Na visão do geógrafo baiano, Milton Santos (1926 -2001), a partir de um olhar próprio e colocando em relevo o cotidiano das periferias, geográficas e existenciais, a cultura popular exerce sua qualidade de discurso dos "de baixo" e consegue contrapor a cultura de massa. A condição básica para a cultura é que seu agente seja um sujeito, um ser consciente no mundo e com o mundo.

A sociedade do espetáculo transforma o ser humano em mero espectador. Hoje, a ditadura do "pensamento único" capitalista e neoliberal pretende dominar e controlar a cultura, a economia, a política, a religião, os meios de comunicação e os recursos naturais. Com muita frequência, somos obrigados a obedecer às regras totalitárias do mercado que nos tiram a liberdade e não favorecem a democracia. 

Arte e cultura não são pura contemplação, mas ações inevitavelmente políticas e devem educar, informar, questionar, organizar e influenciar.

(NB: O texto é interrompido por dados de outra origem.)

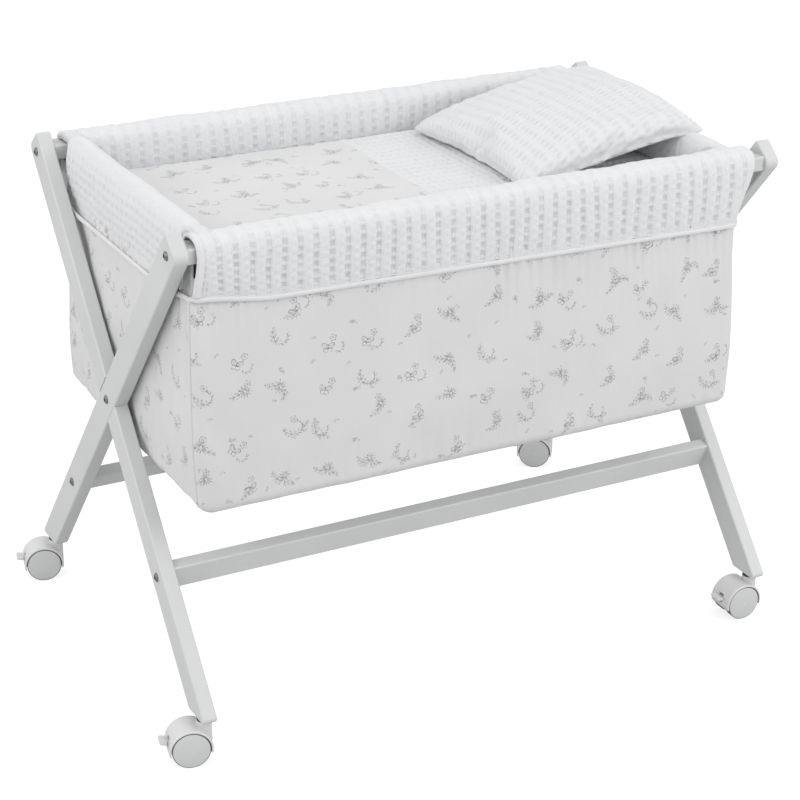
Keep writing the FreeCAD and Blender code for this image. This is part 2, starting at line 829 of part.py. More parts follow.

Além de revelar as forças dominantes da sociedade do espetáculo, a cultura, pelo seu poder criativo e questionador, carrega em si uma força de transformação.

Por isso, não é a morte que vai apagar a grandeza de Ariano Suassuna e sua obra. Para quem concebe a morte como parte integrante da vida ela não é um castigo ou uma tragédia, mas passagem serena para a eternidade.
"Não tenho medo (da morte). Só tenho medo de morrer sem terminar um livro que eu esteja escrevendo; e não ter uma morte limpa. Eu quero pelo menos uma morte limpa."

Vista como algo terrível e trágico pela sociedade do espetáculo, a morte na vida de Suassuna foi limpa e leve. Nós vivemos até o dia em que morre a última pessoa que se lembra de nós. Suassuna fez de sua obra uma eternidade e nela viverá para sempre. Na arte cumpriu sua missão e vocação neste mundo como um dom e uma graça. Como em toda a sua obra, também na morte o escritor mostra a supremacia do essencial sobre o secundário e efêmero.

* Jaime Carlos Patias, imc, mestre em comunicação e membro do Grupo de Pesquisa Comunicação e Sociedade do Espetáculo. Secretário nacional da Pontifícia União Missionária.